START Data supplied

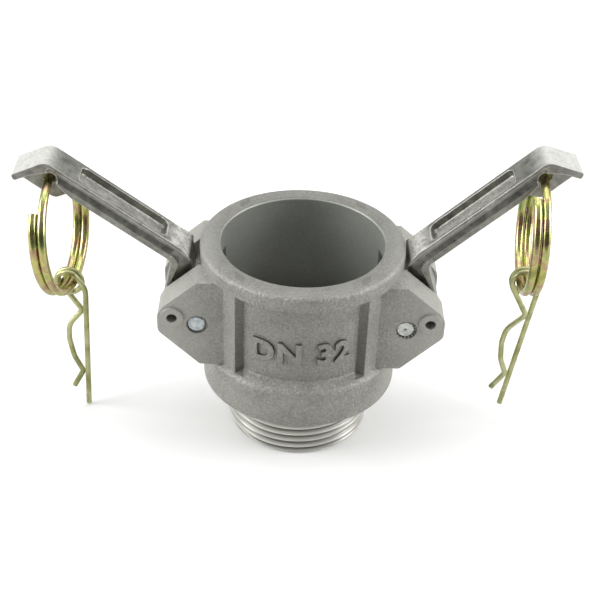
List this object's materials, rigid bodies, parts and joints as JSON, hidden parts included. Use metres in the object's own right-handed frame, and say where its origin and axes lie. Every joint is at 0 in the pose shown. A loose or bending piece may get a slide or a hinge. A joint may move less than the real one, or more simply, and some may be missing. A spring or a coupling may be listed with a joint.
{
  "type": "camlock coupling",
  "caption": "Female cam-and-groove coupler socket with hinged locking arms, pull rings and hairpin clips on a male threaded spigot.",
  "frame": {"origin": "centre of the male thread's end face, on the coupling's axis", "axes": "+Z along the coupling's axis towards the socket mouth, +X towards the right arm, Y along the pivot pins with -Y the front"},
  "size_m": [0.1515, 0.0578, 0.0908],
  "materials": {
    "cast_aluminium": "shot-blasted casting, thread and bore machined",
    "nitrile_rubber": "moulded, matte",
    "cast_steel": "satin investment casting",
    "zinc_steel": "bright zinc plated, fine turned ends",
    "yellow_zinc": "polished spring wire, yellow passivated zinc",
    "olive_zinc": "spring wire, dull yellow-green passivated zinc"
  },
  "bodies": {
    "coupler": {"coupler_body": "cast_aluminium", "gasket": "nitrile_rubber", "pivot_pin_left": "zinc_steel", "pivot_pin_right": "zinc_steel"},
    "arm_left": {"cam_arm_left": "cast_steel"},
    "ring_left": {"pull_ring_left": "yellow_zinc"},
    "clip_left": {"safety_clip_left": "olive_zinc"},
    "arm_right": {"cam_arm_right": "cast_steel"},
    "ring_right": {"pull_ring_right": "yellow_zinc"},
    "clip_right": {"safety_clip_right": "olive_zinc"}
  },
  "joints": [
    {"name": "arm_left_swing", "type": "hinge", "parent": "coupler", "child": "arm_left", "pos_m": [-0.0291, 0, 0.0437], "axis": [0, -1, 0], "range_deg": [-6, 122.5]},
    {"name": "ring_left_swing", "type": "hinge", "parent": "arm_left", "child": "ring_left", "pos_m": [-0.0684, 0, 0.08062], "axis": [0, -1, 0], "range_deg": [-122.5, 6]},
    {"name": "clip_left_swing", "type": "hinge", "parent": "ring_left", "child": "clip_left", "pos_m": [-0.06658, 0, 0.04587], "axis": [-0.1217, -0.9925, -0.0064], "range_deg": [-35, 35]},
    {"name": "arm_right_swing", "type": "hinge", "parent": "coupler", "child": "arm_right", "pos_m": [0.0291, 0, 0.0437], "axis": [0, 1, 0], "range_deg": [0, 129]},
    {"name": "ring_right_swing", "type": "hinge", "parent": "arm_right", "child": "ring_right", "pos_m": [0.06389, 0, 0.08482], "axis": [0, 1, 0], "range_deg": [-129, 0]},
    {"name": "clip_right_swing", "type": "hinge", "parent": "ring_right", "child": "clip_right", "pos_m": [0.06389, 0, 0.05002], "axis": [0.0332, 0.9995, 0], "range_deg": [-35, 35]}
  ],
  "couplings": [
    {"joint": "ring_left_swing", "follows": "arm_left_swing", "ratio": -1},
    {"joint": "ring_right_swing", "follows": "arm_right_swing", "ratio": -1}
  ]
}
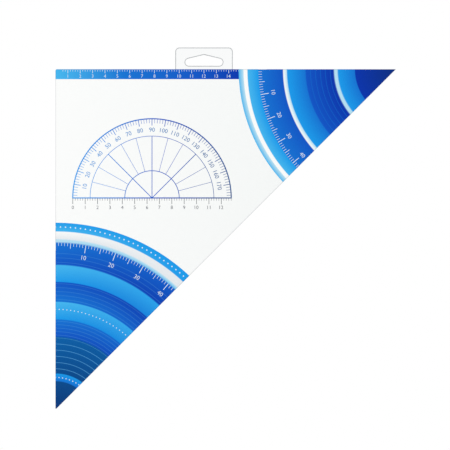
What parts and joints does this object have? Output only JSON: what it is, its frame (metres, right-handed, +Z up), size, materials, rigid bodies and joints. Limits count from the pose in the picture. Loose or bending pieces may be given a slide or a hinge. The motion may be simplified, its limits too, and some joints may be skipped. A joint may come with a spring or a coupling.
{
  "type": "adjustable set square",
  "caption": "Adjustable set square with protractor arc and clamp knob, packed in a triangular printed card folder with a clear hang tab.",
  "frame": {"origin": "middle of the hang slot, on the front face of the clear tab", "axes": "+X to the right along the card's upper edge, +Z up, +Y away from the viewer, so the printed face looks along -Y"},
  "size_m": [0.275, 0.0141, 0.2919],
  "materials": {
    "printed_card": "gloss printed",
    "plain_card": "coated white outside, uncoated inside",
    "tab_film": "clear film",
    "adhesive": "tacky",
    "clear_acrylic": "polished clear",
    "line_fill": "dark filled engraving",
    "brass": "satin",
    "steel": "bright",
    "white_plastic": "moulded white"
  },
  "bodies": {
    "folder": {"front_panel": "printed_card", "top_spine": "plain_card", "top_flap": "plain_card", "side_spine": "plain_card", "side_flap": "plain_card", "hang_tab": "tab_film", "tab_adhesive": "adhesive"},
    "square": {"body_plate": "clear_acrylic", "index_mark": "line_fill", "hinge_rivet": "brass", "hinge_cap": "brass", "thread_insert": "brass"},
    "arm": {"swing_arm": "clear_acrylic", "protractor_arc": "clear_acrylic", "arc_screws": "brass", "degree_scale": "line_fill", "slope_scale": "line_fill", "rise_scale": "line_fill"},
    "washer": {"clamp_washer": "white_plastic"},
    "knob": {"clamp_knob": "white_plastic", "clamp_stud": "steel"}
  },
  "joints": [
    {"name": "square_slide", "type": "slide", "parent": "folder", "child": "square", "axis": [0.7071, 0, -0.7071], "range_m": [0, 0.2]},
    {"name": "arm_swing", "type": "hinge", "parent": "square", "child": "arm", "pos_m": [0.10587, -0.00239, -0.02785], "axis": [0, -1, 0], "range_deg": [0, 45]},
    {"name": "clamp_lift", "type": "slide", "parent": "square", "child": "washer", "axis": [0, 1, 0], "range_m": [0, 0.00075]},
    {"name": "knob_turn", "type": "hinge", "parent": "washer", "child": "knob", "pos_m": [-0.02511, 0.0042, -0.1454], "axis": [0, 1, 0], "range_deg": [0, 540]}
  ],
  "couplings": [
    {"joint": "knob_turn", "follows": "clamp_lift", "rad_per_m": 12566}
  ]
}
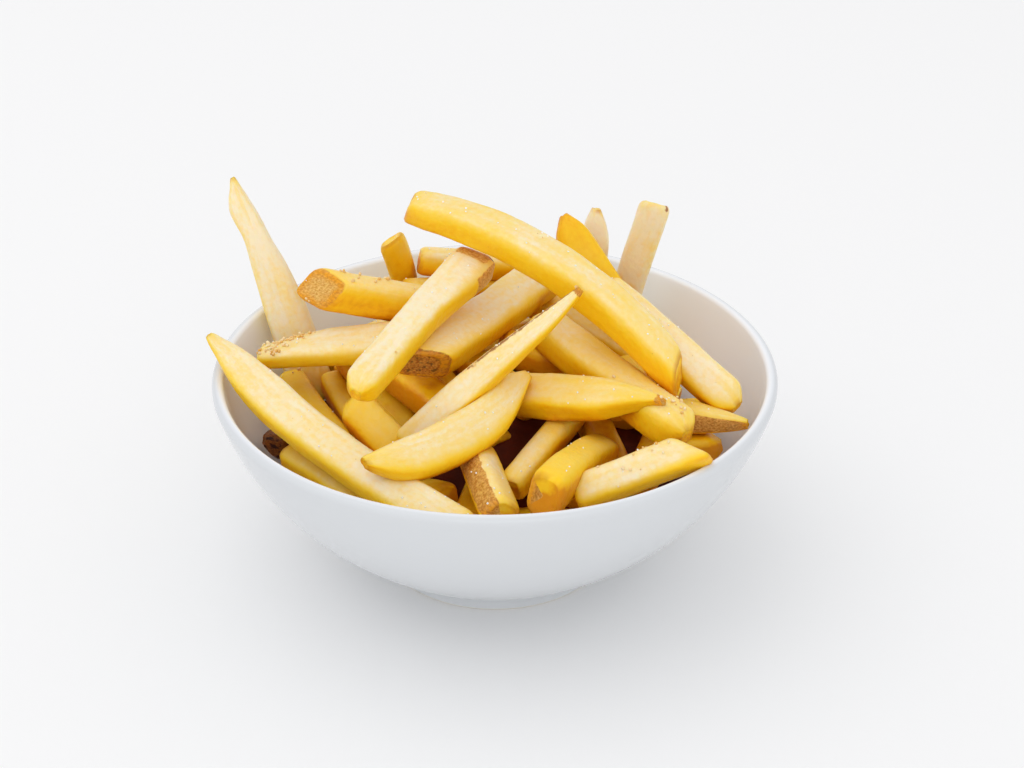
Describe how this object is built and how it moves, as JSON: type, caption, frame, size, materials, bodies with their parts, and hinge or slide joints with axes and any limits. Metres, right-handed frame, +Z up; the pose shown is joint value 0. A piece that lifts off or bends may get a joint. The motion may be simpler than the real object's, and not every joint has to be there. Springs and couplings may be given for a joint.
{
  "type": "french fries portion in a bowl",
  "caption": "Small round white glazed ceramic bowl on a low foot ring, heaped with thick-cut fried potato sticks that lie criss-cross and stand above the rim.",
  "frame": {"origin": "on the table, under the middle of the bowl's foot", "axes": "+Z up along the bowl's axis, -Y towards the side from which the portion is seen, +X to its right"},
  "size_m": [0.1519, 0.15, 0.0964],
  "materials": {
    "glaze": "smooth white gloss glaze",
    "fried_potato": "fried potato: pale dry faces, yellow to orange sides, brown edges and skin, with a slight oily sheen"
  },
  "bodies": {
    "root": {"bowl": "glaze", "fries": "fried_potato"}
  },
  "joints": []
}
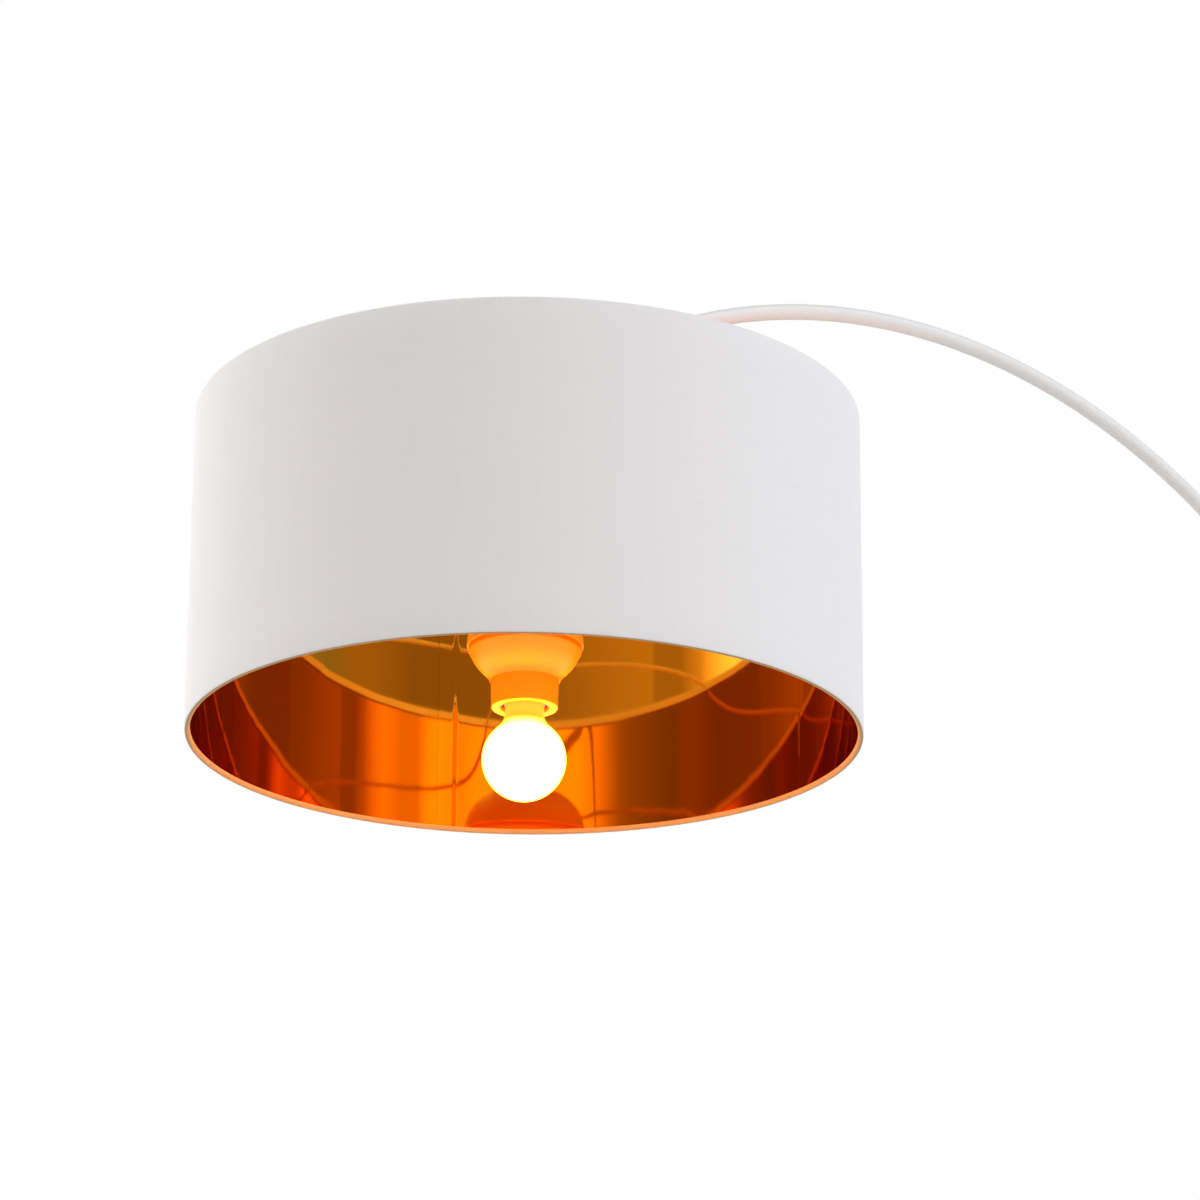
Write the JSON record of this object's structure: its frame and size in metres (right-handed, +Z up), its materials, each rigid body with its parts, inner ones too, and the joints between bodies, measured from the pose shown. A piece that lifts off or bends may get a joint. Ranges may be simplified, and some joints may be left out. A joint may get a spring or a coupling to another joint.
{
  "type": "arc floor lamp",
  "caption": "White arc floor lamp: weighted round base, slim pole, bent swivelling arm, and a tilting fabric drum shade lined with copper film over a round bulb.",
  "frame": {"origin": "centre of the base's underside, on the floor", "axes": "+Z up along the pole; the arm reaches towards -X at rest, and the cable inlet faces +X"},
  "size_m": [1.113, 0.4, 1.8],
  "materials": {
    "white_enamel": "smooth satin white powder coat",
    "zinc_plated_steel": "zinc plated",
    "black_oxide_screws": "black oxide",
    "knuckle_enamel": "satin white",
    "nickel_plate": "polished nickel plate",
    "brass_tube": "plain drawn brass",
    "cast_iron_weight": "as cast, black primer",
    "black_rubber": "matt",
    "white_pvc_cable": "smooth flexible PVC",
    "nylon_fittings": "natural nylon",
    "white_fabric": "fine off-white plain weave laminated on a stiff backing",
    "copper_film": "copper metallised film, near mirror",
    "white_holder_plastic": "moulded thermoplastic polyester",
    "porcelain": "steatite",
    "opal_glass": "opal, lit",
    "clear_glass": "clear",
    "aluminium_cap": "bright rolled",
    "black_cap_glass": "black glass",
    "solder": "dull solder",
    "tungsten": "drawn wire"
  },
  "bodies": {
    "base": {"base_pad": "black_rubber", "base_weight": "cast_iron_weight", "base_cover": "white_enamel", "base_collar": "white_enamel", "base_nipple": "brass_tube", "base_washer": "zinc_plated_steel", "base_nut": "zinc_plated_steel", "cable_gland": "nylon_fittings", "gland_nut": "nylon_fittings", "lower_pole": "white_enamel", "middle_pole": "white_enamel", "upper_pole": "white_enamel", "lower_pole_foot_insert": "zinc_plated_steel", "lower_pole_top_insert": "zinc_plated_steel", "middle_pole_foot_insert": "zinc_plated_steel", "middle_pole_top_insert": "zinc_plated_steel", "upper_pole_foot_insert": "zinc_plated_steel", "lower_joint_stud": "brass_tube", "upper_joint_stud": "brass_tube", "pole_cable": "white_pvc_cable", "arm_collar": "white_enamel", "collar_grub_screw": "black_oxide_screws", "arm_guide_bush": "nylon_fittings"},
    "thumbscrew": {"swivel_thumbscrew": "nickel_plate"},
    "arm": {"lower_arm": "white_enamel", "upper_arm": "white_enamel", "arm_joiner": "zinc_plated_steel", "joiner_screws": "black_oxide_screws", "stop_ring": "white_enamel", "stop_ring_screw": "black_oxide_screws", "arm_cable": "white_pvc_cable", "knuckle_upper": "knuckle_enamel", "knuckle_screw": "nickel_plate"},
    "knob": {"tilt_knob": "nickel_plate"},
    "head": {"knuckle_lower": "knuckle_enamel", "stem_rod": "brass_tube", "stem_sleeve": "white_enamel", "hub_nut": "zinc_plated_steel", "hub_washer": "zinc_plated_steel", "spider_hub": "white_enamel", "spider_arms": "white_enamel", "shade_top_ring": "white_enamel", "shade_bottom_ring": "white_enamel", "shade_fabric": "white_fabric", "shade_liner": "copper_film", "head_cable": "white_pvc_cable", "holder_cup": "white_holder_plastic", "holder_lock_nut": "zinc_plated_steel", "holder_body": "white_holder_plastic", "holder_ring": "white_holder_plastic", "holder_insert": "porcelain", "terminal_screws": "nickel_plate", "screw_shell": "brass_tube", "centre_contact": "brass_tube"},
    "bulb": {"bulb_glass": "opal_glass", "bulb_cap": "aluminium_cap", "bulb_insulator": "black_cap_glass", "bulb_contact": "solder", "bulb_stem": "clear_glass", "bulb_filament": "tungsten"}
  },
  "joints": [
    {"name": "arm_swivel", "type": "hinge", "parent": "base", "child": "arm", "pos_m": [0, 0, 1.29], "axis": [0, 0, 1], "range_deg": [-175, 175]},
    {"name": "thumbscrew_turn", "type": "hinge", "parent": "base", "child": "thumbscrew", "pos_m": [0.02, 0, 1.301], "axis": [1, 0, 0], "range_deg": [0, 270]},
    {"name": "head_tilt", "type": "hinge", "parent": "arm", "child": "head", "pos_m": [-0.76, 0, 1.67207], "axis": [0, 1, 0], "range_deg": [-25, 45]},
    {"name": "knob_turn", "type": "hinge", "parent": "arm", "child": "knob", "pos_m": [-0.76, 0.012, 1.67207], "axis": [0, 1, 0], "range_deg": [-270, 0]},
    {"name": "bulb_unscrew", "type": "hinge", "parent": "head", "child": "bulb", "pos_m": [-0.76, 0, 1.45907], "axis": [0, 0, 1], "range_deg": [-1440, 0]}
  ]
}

END Data supplied

■ Given task ■
For each line in the data above that contains the string "bending", extract the line.

■ Written response ■
List this object's materials, rigid bodies, parts and joints as JSON, hidden parts included. Use metres in the object's own right-handed frame, and say where its origin and axes lie. Every joint is at 0 in the pose shown. A loose or bending piece may get a slide or a hinge. A joint may move less than the real one, or more simply, and some may be missing. A spring or a coupling may be listed with a joint.
What parts and joints does this object have? Output only JSON: what it is, its frame (metres, right-handed, +Z up), size, materials, rigid bodies and joints. Limits count from the pose in the picture. Loose or bending pieces may be given a slide or a hinge. The motion may be simplified, its limits too, and some joints may be skipped. A joint may come with a spring or a coupling.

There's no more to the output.